The holster in the door's a nice touch.
 
I love seeing a museum taking vehicles out and having them on the road (or off road as the case may be) Considering there are only three of these G4 out there in original condition it says something when a museum (Sinshiem) does a outside event, this car was in attendence at the 2016 DISG meet in Germany this summer.
 
"Unleash the dogs of war ..... "

"Cry 'Havoc!' and let slip the dogs of war" apparently they are 'famine, sword and fire'. Although at the Battle of Agincourt ...the British employed Mastiffs and/or Irish Wolfhounds to attack the French! Pity the French didnt think to bring icecream cones for the dogs..would have prevented a great deal of bloodshed!
 
Thanks for the correction, AP. My highschool Shakespeare has lost some of it's clarity over the years.

During Escape & Evasion training in Germany, we were told not to try to out run the "dogs of war" as they would win and once we were down, we were at their mercy.
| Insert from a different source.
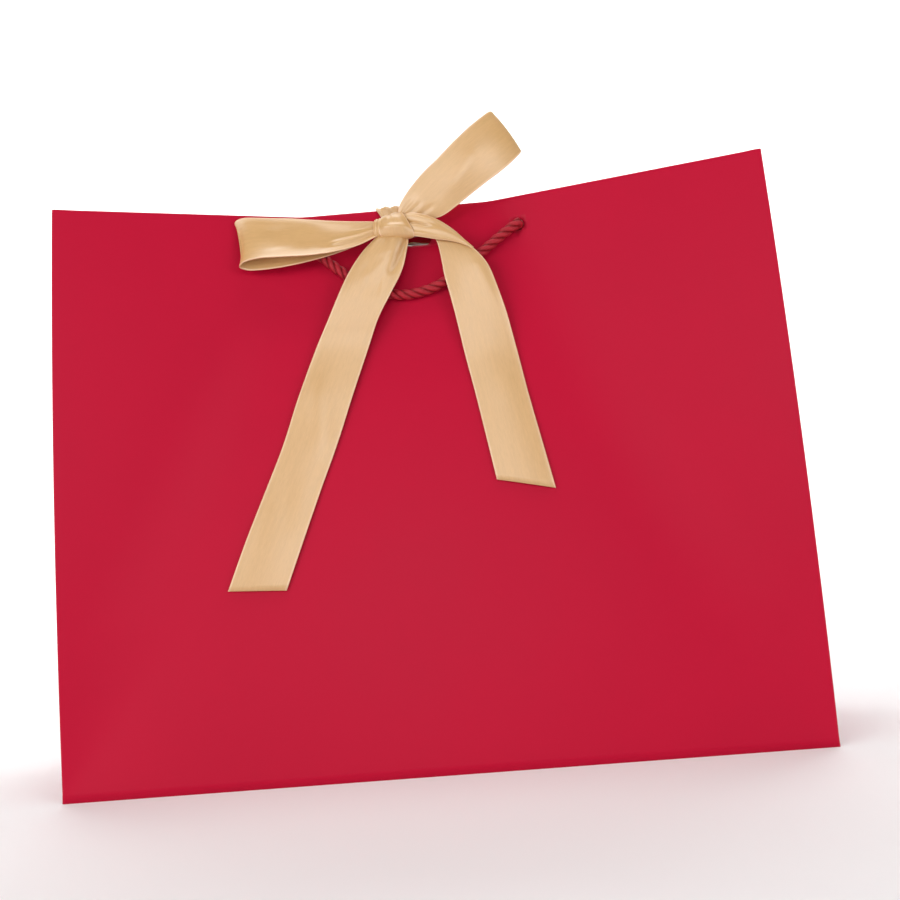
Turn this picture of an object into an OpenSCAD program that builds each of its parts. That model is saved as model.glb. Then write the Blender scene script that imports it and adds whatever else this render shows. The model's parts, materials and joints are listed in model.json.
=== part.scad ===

Instead we were told to wrap a tunic around our arms, offer it to the dog to hold on to and then the hell out of him with a stick, rick or even a fist. Fingers in the eyes as well. In other words - fight dirty or lose!
 
Big advantage that dogs have is psychological (which they intuitively exploit) ... but their only weapon is their teeth....and if you can keep their jaws occupied ....well..their skulls arent really that strong and the forward edge of a helmet will easily cause a serious injury.

We had an irish wolfhound (unfortunately they dont live too long) that I was very fond of (although a big suck!) but once you get used to a dog of that size.... a lot of the traditional 'guard' dog breeds seem pretty inconsequential..and lose the psychological advantage. If anybody has to deal with large dogs....a good way to get comfortable with them is spending time with a wolfhound. Just dont try to outrun one....they can break your legs!